He said the "loose talk" with the syndicate owners was to return to the $250,000 group one Livamol Classic (2040) but that would be rubber stamped after a meeting with Te Akau principal David Ellis today.
"The more time you spend at home, the happier your horse will be. You take a horse away from home then you don't know how they are going to travel, how they will adapt to a new property, new water, new atmosphere so the later you get there the better," he explained.
Winx, a 6-year-old mare, is a gob-smacking allrounder in every sense of the word because of her ability to win from distances ranging from 1300m to 2200m.
Having won more than A$13 million ($14.12m) for her owners, Winx is in the A$500,000 Turnbull Stakes in the Victoria Racing Club's group one thoroughbred race for horses 4 years old and older, run under set weights with penalties conditions over 2000m.
The Turnbull Stakes is held at Flemington Racecourse, Melbourne, on October 7. It is considered a vital precursor to the Caulfield Cup, Cox Plate and the largest thoroughbred meeting in the southern hemisphere, the Emirates Melbourne Cup (3200m).
Autridge told Windsor Park interests it was better to be a hero at the Livamol Classic than a gallant runner-up to Winx in the Turnbull Stakes.
"If we go over there, you'd think we'd be running second so we're better off staying here and winning, aren't we?"
The plan, he confirmed, was to take Gingernuts to the Caulfield Cup instead after the Classic here.
Autridge said the progression plan was if Gingernuts made all the right noises at Caulfield Cup Melbourne Cup would beckon.
"Our No 1 plan is to go to the Caulfield Cup to be the best we can to be there to win it then after that we'll have to have another talk."
But he and Richards lapped up the joy of Gingernuts' success on Saturday with their legion of orange baseball cap-wearing co-owners here.
"It's like winning Lotto. You've got to try to get them all in a row and sometimes it does happen - today it did but it doesn't always work that way," said Autridge after the racing gods answered their prayers with ideal weather, No 9 gate for the second leg of the Bostock New Zealand Spring Racing Carnival trilogy here.
He said their 4-year-old chestnut, sired by Iffraaj (2001, Great Britain) out of Double Elle (2001, NZ), was good despite finishing fifth in the Tarzino Trophy (1400m) because of interference on September 2.
So was champion jockey Bosson who was pivotal in eking out a great result on Saturday.
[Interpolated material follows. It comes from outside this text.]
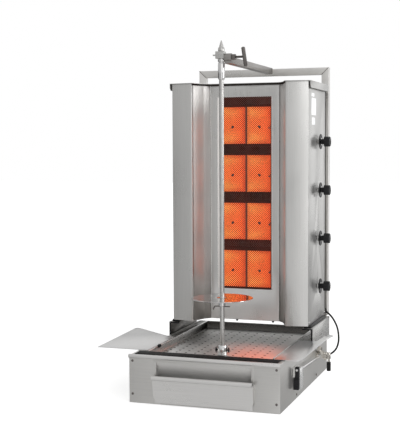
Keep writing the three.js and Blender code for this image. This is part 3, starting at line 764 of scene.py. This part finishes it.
# ------------ rails, portal and arm
def make_portal():
    for node in ("left_post", "right_post", "top_crossbar"):
        refined(node, TUBE, "base", 1.8)
    refined("spit_arm", ARM_PAINTED_SHADE, "base", 1.5)
    # The left rail takes the darker copy of the rail steel: painted shade.
    refined("left_rail", RAIL_PAINTED_SHADE, "base", 1.0)
    refined("right_rail", SATIN_Y, "base", 1.0)
    refined("bearing_block", SATIN_Y, "base", 1.6)
    rail_front = millimetres("right_rail")[0].y
    outline = [(RAIL_OUTSIDE, 127), (RAIL_OUTSIDE - 6, 127), (RAIL_OUTSIDE - 6, 198.6),
               (RAIL_INSIDE, 198.6), (RAIL_INSIDE, 203.9), (RAIL_OUTSIDE, 203.9)]
    for name, side in (("left", -1), ("right", 1)):
        turned = [(side * x, z) for x, z in outline][::side]
        cap = extrude(turned, "y", rail_front - 2.2, rail_front + 0.3, 0.8)
        finish_piece(f"{name}_rail_cap", cap, "base", BLACK)
    seams_and_shade_strips = bmesh.new()
    mitre = [(258.2, 373.7, 1147.2), (244.5, 373.6, 1133.6), (231.2, 373.7, 1120.4)]
    for side in (-1, 1):
        merge(seams_and_shade_strips, tube(smooth_path([(side * x, y, z) for x, y, z in mitre], 8), 0.9, 8))
    join = [(x, 373.2, z) for x, z in ((12, 1128.4), (38.3, 1128.4), (38.3, 1149.6), (12, 1149.6))]
    for a, b in zip(join, join[1:] + join[:1]):
        merge(seams_and_shade_strips, tube([a, b], 1.1, 8))
    finish_piece("weld_seams", seams_and_shade_strips, "base", HEATED)


def make_clamp():
    ridges = [(3.3, 15)]
    threads, thread_pitch = 52, 1.3
    for k in range(threads):
        z = 15.6 + k * thread_pitch
        ridges += [(3.35, z), (4.0, z + 0.45), (4.0, z + 0.65), (3.35, z + 1.1)]
    ridges += [(3.3, 84)]
    bm = lathe(ridges, 20)
    merge(bm, nut(10.4, 38.3, 50.5, 1.1))
    grip = lathe([(0, -34), (4.2, -34), (5.8, -33), (6.5, -31), (6.5, 31), (5.8, 33), (4.2, 34),
                  (0, 34)], 28)
    lean = Matrix.Rotation(math.atan2(32, 60), 4, "Z")
    merge(bm, grip, lean @ moved(0, 0, 81) @ quarter("X", -1))
    turn = moved(0, SPIT_Y, CLAMP_Z) @ along("x")
    finish_piece("clamp_handle", bm_at(bm, turn), "clamp_screw", HEATED, ["clamp_screw"])


def make_wings():
    refined("left_wing", FLAP, "left_wing", 0.7)
    refined("right_wing", MIRROR_SOFT, "right_wing", 0.7)


# ------------ switch, conduit and gas fittings
def make_fittings():
    refined("switch_box", BOX, "base", 2.0)
    lever = box((271, -211, 80), (285, -198.6, 123), 2.4)
    merge(lever, box((264.5, -211, 46), (285, -198.6, 87), 2.4))
    for k in range(5):
        merge(lever, box((267, -211.6, 52 + k * 5), (282, -210, 54 + k * 5), 0.5))
    finish_piece("switch_handle", lever, "switch_lever", BLACK, ["switch_lever"])
    pivot = merge(rod(4.2, 0, 3.2, 0.9, 24), screw_head(2.4, 1.4), moved(0, 0, 3))
    finish_piece("lever_pivot", bm_at(pivot, moved(278, -211, 113) @ quarter("X")), "switch_lever", CHROME)
    route = smooth_path([(275, -143.7, 102), (275, -60, 99), (275, 60, 93), (275, VALVE_Y - 15.3, 89)], 8)
    pipe = tube(route, 3.9, 18)
    for end, way in ((route[0], 1), (route[-1], -1)):
        merge(pipe, nut(7.0, 0, 9, 0.8), moved(*end) @ quarter("X", -way))
    finish_piece("steel_conduit", pipe, "base", CHROME, ["conduit"])
    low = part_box("gas_valve")[0].x / MM
    across = moved(0, VALVE_Y, VALVE_Z) @ along("x")
    valve = bm_at(nut(18, low, 264, 0.8), across)
    merge(valve, lathe([(9.6, 263), (11, 264.4), (11, 268), (10, 269), (10, 287), (11, 288), (11, 292.5),
                        (10.2, 293.2), (10.2, 294.4), (11, 295), (11, 299), (9.8, 300)], 36), across)
    merge(valve, nut(15, 270, 286, 1.2), across)
    upright = moved(272, VALVE_Y)
    merge(valve, lathe([(6.5, VALVE_Z), (6.5, 107), (6.5, 118.5), (5.6, 119.2), (5.6, 120.4), (6.5, 121),
                        (5.4, 122), (0, 122)], 28), upright)
    merge(valve, nut(9.5, 108, 118, 0.9), upright)
    rearward = moved(292, 0, PORT_Z) @ quarter("X", -1)
    merge(valve, lathe([(6.5, VALVE_Y), (6.5, 228), (5.8, 228.7), (5.8, 229.6), (6.5, 230.3), (6.5, 233.5),
                        (5.2, 238), (0, 238)], 28), rearward)
    merge(valve, nut(9.5, 204, 216, 0.9), rearward)
    finish_piece("gas_cock", valve, "base", BRASS, ["gas_valve"], smooth=32)
    grip = bm_at(lathe([(7.6, 300.3), (9, 301.4), (9, 309.4), (7.6, 311), (3, 311), (2.6, 310),
                        (0, 310)], 32), across)
    arm = moved(305.5, VALVE_Y, VALVE_Z)
    merge(grip, lathe([(0, -26), (4.5, -26), (4.5, 0), (0, 0)], 20), arm)
    merge(grip, nut(7.2, -14, -5, 0.8), arm)
    finish_piece("gas_lever_arm", grip, "gas_lever", BRASS, ["gas_lever"])
    handle = [(0, -59), (5.6, -59), (7.2, -58), (7.8, -56)]
    for z in (-52 + k * 4.2 for k in range(6)):
        handle += [(7.8, z), (7.1, z + 0.6), (7.1, z + 1.6), (7.8, z + 2.2)]
    handle += [(7.8, -27.5), (6.8, -25.6), (4.4, -25), (0, -25)]
    finish_piece("gas_grip", bm_at(lathe(handle, 32), arm), "gas_lever", DULL, ["gas_lever"])
    slope = Matrix.Rotation(math.radians(90 + GLAND_SLOPE), 4, "Y")
    ribs = [(0, -4), (5.5, -4), (5.5, 3)]
    for k in range(4):
        z, groove = k * 2.6, 4.3 - k * 0.25
        ribs += [(5.3 - k * 0.3, 4 + z), (groove, 4.6 + z), (groove, 5.6 + z), (5.1 - k * 0.3, 6.2 + z)]
    ribs += [(4.4, 15.0), (3.9, 15.7)]
    gland = bm_at(lathe(ribs, 28), moved(*GLAND) @ slope)
    into_post = moved(GLAND[0], 0, GLAND[2]) @ quarter("X", -1)
    merge(gland, rod(5.5, GLAND[1], 373.7, 0.5, 28), into_post)
    merge(gland, nut(7.4, 371, 373.7, 0.4), into_post)
    finish_piece("strain_relief", gland, "base", BLACK, ["cord_gland"])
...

"He's been with me for years and he's my godson and has ridden most of my group one winners, so if I hadn't got him on he [Gingernuts] would probably have run second. So we've got him and we're pretty happy."
A grinning Autridge said the "G Nuts" brigade had to be ecstatic.
"For most of them it's their first horse," he said of Gingernuts, who won the 142nd edition of the group one New Zealand Derby in March, on the heels of defying the 26-1 odds in the group two Avondale Guineas in February, before showing his prowess by claiming the group one Rosehill Guineas in his Australian debut in March.
"They've got to be the happiest people in New Zealand because he didn't cost a lot of money and they got him very cheaply."
Gingernuts was sold as a weanling for $5000 but fetched $42,500 when put through the ring again in the 2015 Ready to Run Sale of 2-year-olds where Te Akau Racing bought him.
Gingernuts, who has since earned more than $1 million for the syndicate, began his career winning two of his first five races on rural tracks such as Te Teko.
Autridge said New Zealand Racing needed the G Nuts kind of following.
"We spoke earlier on when Sunline came down here it made you pay to get in through the gates because that's how many people came to watch her and there weren't so many people here today.
"We need good horses to make our racing interesting and we can produce the best horses in the southern hemisphere so we've got carry on looking for them," he said of Sunline, who won a 3-year-old handicap restricted 1200m race in Hastings in August 1998 before returning as a 7-year-old to clinch the group two 1400m Mudgway Stakes in August 2002.
The Trevor McKee-trained bay mare died in 2009.
Autridge said Close Up was like Gingernuts in some respects although not many pundits talked about the Shelley Hale-trained 8-year-old gelding.